TASK DETAILS ->
List each line of the data that holds the word "code".

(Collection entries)
[Begin]

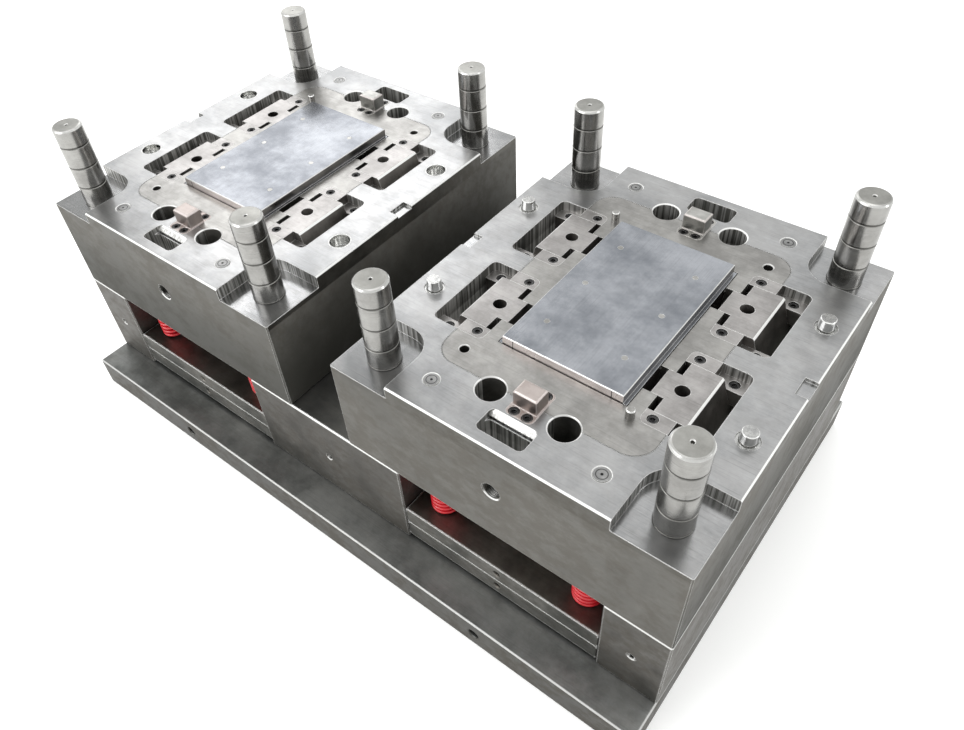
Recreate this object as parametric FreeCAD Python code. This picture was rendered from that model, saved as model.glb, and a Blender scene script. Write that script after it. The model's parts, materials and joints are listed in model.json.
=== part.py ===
import FreeCAD, Part
import math
import os

# Moving half of a two-station injection mould: one clamp plate carries two core plates
# on three spacer blocks, with an ejector set under each core plate.
# Millimetres, +Z up. The origin is the bottom centre of the clamp plate.
# X runs along the two stations, Y runs from the front to the back.

os.makedirs("parts", exist_ok=True)
Vec = FreeCAD.Vector
SIGNS = (-1, 1)
CORNERS = [(sx, sy) for sy in SIGNS for sx in SIGNS]

# ---------------------------------------------------------------- driving dimensions
# plate stack
STATION_PITCH = 494.0
PLATE_W = 400.0
PLATE_D = 450.0
PLATE_H = 140.0
CLAMP_H = 45.0
CLAMP_LEDGE = 44.0
SPACER_H = 125.0
SPACER_W = 72.0
EDGE_BREAK = 1.5

# ejector set
REST_H = 7.0
REST_R = 12.5
REST_INSET = 23.0
REST_Y = 60.0
EJECT_BASE_H = 25.0
RETAINER_H = 25.0
EJECT_STROKE = 25.0
EJECT_SIDE_GAP = 1.0
EJECT_END_INSET = 1.5

# guide pillars and the corner rebates they stand in
PILLAR_R = 17.5
PILLAR_INSET_X = 39.0
PILLAR_INSET_Y = 40.0
PILLAR_RISE = 89.0
PILLAR_HEAD_EXTRA_R = 3.0
PILLAR_HEAD_H = 8.0
PILLAR_CHAMFER = 2.5
PILLAR_UNDERCUT_H = 2.0
PILLAR_UNDERCUT_DEPTH = 0.5
CORNER_W = 76.0
CORNER_D = 78.0
CORNER_DEPTH = 15.0
CORNER_R = 30.0

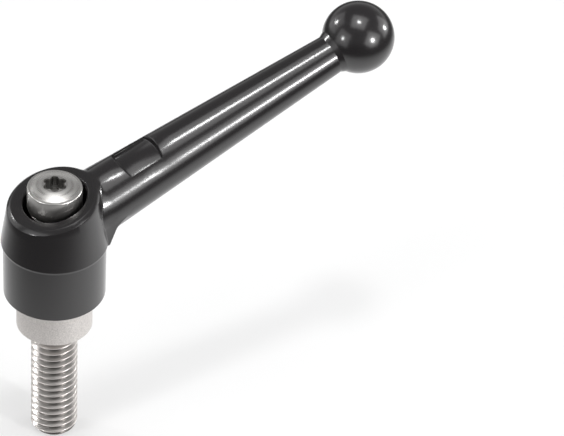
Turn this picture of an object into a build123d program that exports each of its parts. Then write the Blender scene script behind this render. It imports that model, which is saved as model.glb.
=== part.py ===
"""Adjustable clamping lever with an external thread: cast handle, toothed insert, stud, spring and screw.

Millimetres. Origin at the centre of the collar's underside, +Z up the stud's axis, +X along the arm.
"""

import math
import os

from build123d import *

# Stud
thread_d = 6.0
stud_length = 17.43  # below the collar's face
end_bevel = 0.67  # a little under the thread's root
spigot_d = 5.2  # plain end bonded in the insert

# Insert: collar, plain guide in the hub and toothed head
collar_d = 9.8
collar_height = 5.54  # what shows under the hub
collar_edge = 0.15
mouth_depth = 0.3  # of the collar's hole, cleared for the last thread
guide_length = 2.9
tooth_length = 2.2
teeth = 24
tooth_tip_d = 9.2
tooth_depth = 0.5

# Retaining screw
screw_d = 4.0
screw_engage = 3.0
core_wall = 1.0  # left between the two blind holes of the insert
hole_runout = 0.4
tip_bevel = 0.4
head_d = 7.1
head_height = 3.0
crown_height = 0.65
crown_d = 3.5  # flat middle of the crown
crown_edge = 0.12  # bevel at the head's rim
lobe_tip_d = 3.25
lobe_root_d = 2.4
socket_depth = 1.3

# Return spring
spring_room = 6.7
wire_d = 0.7
coils = 4
coil_runs = 12  # straight runs a turn

# Handle: hub
hub_bottom_d = 13.06
skirt_d = 13.26
skirt_height = 5.45  # above the hub's foot
waist_d = 13.04
waist_rise = 0.7  # skirt's top to the waist
shoulder_d = 13.78
shoulder_rise = 2.02  # waist to the parting line, where the hub is widest
hub_draft = 8.2  # degrees, of the upper hub
rim_bevel = 0.4
web_thickness = 1.8
bore_d = 8.15
top_step = 0.08  # hub's top over the arm's top line

# Handle: arm and ball
arm_reach = 45.0  # stud's axis to ball's centre
arm_angle = 16.35  # degrees above level
arm_root_d = 9.14  # on the stud's axis
arm_end_d = 4.81  # at the ball's centre
arm_rise = 15.76  # arm's axis over the collar's face, on the stud's axis
ball_d = 9.39
neck_flare = 0.45
root_round = 0.45

# Handle: gusset under the arm's root
gusset_drop = 0.3  # below the parting line
gusset_d = 14.2  # at its foot
gusset_lean = 20.0  # degrees from upright
gusset_rise = 2.0
gusset_round = 2.0
gusset_flare = 50.0  # degrees from upright, where it enters the arm
gusset_run = 1.8
gusset_trim = 0.13  # sides in from the arm's sides

# Handle: label pocket, left bare
pocket_start = 10.7  # along the arm from the stud's axis
pocket_length = 5.7
pocket_width = 5.1
pocket_depth = 0.35  # at its long edges
pocket_slope = 0.55  # run of each end wall

# Clearances
thread_clear = 0.03
turn_clear = 0.1
tooth_clear = 0.06
seat_clear = 0.05
shank_clear = 0.3
spring_side = 0.2
spring_seat = 0.03

# Heights that follow
hub_foot = collar_height
guide_top = collar_height + guide_length
insert_top = guide_top + tooth_length
screw_tip = insert_top - screw_engage
stud_top = screw_tip - 2 * hole_runout - core_wall
web_under = insert_top + seat_clear
web_top = web_under + web_thickness
head_under = web_top + spring_room
head_rim = head_under + head_height
skirt_top = hub_foot + skirt_height
waist_z = skirt_top + waist_rise
shoulder_z = waist_z + shoulder_rise

# Arm's frame: local Z runs out along the arm, local X points up
lean = math.radians(arm_angle)
arm_length = arm_reach / math.cos(lean)
ball_z = arm_rise + arm_reach * math.tan(lean)
arm_plane = Plane(origin=(0, 0, arm_rise), x_dir=(-math.sin(lean), 0, math.cos(lean)),
                  z_dir=(math.cos(lean), 0, math.sin(lean)))
taper = math.atan((arm_root_d - arm_end_d) / 2 / arm_length)
top_slope = lean - taper
# height of the arm's top line above the stud's axis, and of the hub's top face there
top_line = arm_rise + arm_root_d / 2 * (math.cos(lean) + math.sin(lean) * math.tan(top_slope))
hub_top = top_line + top_step


def arm_radius(along):
    """Radius of the arm's round section, measured along its axis from the stud's axis."""
    return (arm_root_d + (arm_end_d - arm_root_d) * along / arm_length) / 2


def turned(*points):
    """Solid of revolution about Z through points (radius, height)."""
    return revolve(Plane.XZ * make_face(Polyline(*points, close=True)), Axis.Z)


def rod(d, low, high):
    return Pos(0, 0, low) * Cylinder(d / 2, high - low, align=(Align.CENTER, Align.CENTER, Align.MIN))


def tooth_ring(grow):
    """Outline of the insert's teeth, grown outwards all round for the handle's toothed bore."""
    tip, root = tooth_tip_d / 2 + grow, tooth_tip_d / 2 - tooth_depth + grow
    points = []
    step = 360 / teeth
    for i in range(teeth):
        for share, r in ((-0.32, root), (-0.12, tip), (0.12, tip), (0.32, root)):
            # a grown tooth keeps its flank gap on both sides
            side = math.degrees(grow / r) * (1 if share > 0 else -1)
            a = math.radians(i * step + share * step + side)
            points.append((r * math.cos(a), r * math.sin(a)))
    return make_face(Polyline(*points, close=True))


def threaded_stud():
    """Stud at its thread's major diameter, with its end bevel and the plain spigot in the insert."""
    r, spigot, low = thread_d / 2, spigot_d / 2, -stud_length
    return turned((0, low), (r - end_bevel, low), (r, low + end_bevel), (r, 0), (spigot, 0), (spigot, stud_top),
                  (0, stud_top))


def serrated_insert():
    r = collar_d / 2
    body = turned((0, 0), (r - collar_edge, 0), (r, collar_edge), (r, guide_top), (0, guide_top))
    head = Pos(0, 0, guide_top) * extrude(tooth_ring(0), tooth_length)
    body = body + head
    body -= rod(spigot_d + 2 * thread_clear, -1, stud_top + hole_runout)
    body -= rod(thread_d + 2 * thread_clear, -1, mouth_depth)
    body -= rod(screw_d + 2 * thread_clear, screw_tip - hole_runout, insert_top + 1)
    return body


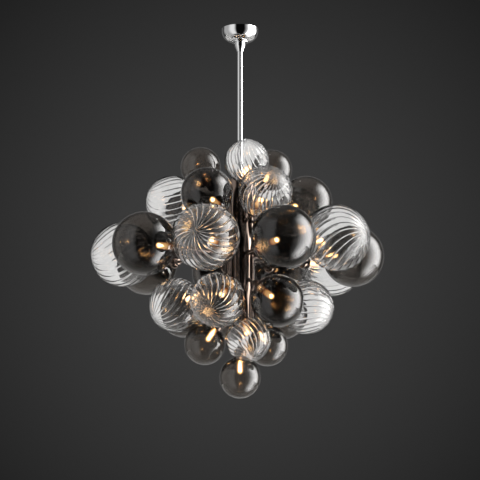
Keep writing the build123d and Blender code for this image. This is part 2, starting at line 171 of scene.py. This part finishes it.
def polished_chrome():
    """Bright chromium plate on buffed tube: a near-perfect mirror, faintly hazed by wiping."""
    material, tree, output = new_material("polished_chrome_plate")
    place = add(tree, "ShaderNodeTexCoord")
    haze = add(tree, "ShaderNodeTexNoise", {"Scale": 1 / CHROME_WIPING, "Detail": 0.0},
               {"Vector": place.outputs["Object"]})
    wiped = add(tree, "ShaderNodeMapRange", {
        "From Min": 0.35, "From Max": 0.7, "To Min": 0.03, "To Max": 0.05,
    }, {"Value": haze.outputs["Fac"]})
    shader = add(tree, "ShaderNodeBsdfPrincipled", {
        "Base Color": linear("#e6e7e8"), "Metallic": 1.0,
    }, {"Roughness": wiped.outputs["Result"]})
    tree.links.new(shader.outputs["BSDF"], output.inputs["Surface"])
    return material


def inner_metal_with_painted_shade():
    """Polished metal on the inner metalwork: a dark, brownish mirror, whose dark brown colour is
    painted shade and painted warm bulb light.
    """
    material, tree, output = new_material("polished_inner_metal_with_painted_shade")
    place = add(tree, "ShaderNodeTexCoord")
    haze = add(tree, "ShaderNodeTexNoise", {"Scale": 1 / INNER_METAL_WIPING, "Detail": 4.0},
               {"Vector": place.outputs["Object"]})
    wiped = add(tree, "ShaderNodeMapRange", {
        "From Min": 0.35, "From Max": 0.7, "To Min": 0.03, "To Max": 0.09,
    }, {"Value": haze.outputs["Fac"]})
    # This dark brownish base colour paints in the shade and the bulbs' warm light inside the
    # cluster
    shader = add(tree, "ShaderNodeBsdfPrincipled", {
        "Base Color": linear("#73665e"), "Metallic": 1.0,
    }, {"Roughness": wiped.outputs["Result"]})
    tree.links.new(shader.outputs["BSDF"], output.inputs["Surface"])
    return material


def zinc_plated_steel():
    """Pressed steel with bright zinc: a pale satin grey with a slight mottle."""
    material, tree, output = new_material("zinc_plated_pressed_steel")
    place = add(tree, "ShaderNodeTexCoord")
    mottle = add(tree, "ShaderNodeTexNoise", {"Scale": 1 / ZINC_MOTTLE, "Detail": 5.0},
                 {"Vector": place.outputs["Object"]})
    colour = add(tree, "ShaderNodeMixRGB", {
        "Color1": linear("#9a9ca0"), "Color2": linear("#b9babb"),
    }, {"Fac": mottle.outputs["Fac"]})
    satin = add(tree, "ShaderNodeMapRange", {
        "From Min": 0.3, "From Max": 0.7, "To Min": 0.3, "To Max": 0.45,
    }, {"Value": mottle.outputs["Fac"]})
    shader = add(tree, "ShaderNodeBsdfPrincipled", {"Metallic": 1.0}, {
        "Base Color": colour.outputs["Color"], "Roughness": satin.outputs["Result"],
    })
    tree.links.new(shader.outputs["BSDF"], output.inputs["Surface"])
    return material


def green_dyed_steel():
    """The ground screw's green passivated zinc: a dull metallic green."""
    material, tree, output = new_material("green_dyed_zinc_screw")
    place = add(tree, "ShaderNodeTexCoord")
    mottle = add(tree, "ShaderNodeTexNoise", {"Scale": 1 / DYE_MOTTLE, "Detail": 3.0},
                 {"Vector": place.outputs["Object"]})
    dull = add(tree, "ShaderNodeMapRange", {
        "From Min": 0.3, "From Max": 0.7, "To Min": 0.35, "To Max": 0.5,
    }, {"Value": mottle.outputs["Fac"]})
    shader = add(tree, "ShaderNodeBsdfPrincipled", {
        "Base Color": linear("#3b7d45"), "Metallic": 0.8,
    }, {"Roughness": dull.outputs["Result"]})
    tree.links.new(shader.outputs["BSDF"], output.inputs["Surface"])
    return material


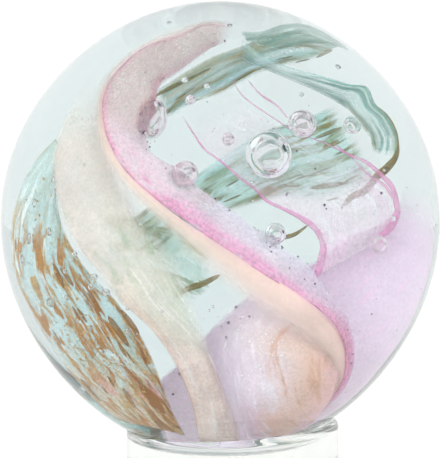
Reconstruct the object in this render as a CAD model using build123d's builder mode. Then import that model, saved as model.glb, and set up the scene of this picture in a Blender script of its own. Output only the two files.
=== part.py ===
from build123d import *
from math import cos, pi, sin
import os

# Glass paperweight: a solid ball with air bubbles sealed inside it, resting in a dished glass puck.
# Millimetres. The ball's axis is Z and the puck's underside is Z = 0.

# the ball
ballRadius = 40.0      # half its width at the widest
ballOval = 0.0178      # how much taller than wide, as a share of the radius
ballPear = -0.0135     # fuller below the middle than above it
ballSquare = 0.0130    # flatter on the slopes than a true ball
groundAway = 1.77      # taken off the bottom to make the flat it rests on
outlineSteps = 16      # points of the outline, from the top to the bottom

# air bubbles: across, back and up from the ball's middle, then the radius
bubbles = [
    (6.4, -6.0, 10.1, 3.1),
    (-5.1, -17.0, 9.6, 1.9),
    (7.7, -14.0, 0.7, 1.5),
    (10.8, -4.0, 14.0, 1.9),
    (17.4, -2.0, 13.6, 1.25),
    (21.5, -6.0, -1.7, 1.25),
    (1.1, -12.0, 13.6, 0.9),
    (-4.1, -8.0, 18.5, 0.7),
]

# the one drawn-out bubble
longBubblePlace = (-9.6, -10.0, 16.5)
longBubbleRadius = 2.1
longBubbleReach = 3.1  # half its height

# the puck
standRadius = 19.4
standHeight = 14.0
standShift = 2.25      # how far the puck's axis stands from the ball's
seatDepth = 4.4        # from the puck's top down to the floor of its dish
seatClearance = 0.15   # between the ball and the dish's wall
rimRound = 1.4         # rounding of the top edge
footRound = 0.5        # rounding of the bottom edge


def ballReach(angle):
    # from the ball's middle to its skin, with the angle measured down from the top
    c = cos(angle)
    oval = (3 * c**2 - 1) / 2
    pear = (5 * c**3 - 3 * c) / 2
    square = (35 * c**4 - 30 * c**2 + 3) / 8
    return ballRadius * (1 + ballOval * oval + ballPear * pear + ballSquare * square)


seatFloor = standHeight - seatDepth
ballMiddle = seatFloor + ballReach(pi) - groundAway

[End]

ANSWER TO THIS TASK ->
Recreate this object as parametric FreeCAD Python code. This picture was rendered from that model, saved as model.glb, and a Blender scene script. Write that script after it. The model's parts, materials and joints are listed in model.json.
Keep writing the build123d and Blender code for this image. This is part 2, starting at line 171 of scene.py. This part finishes it.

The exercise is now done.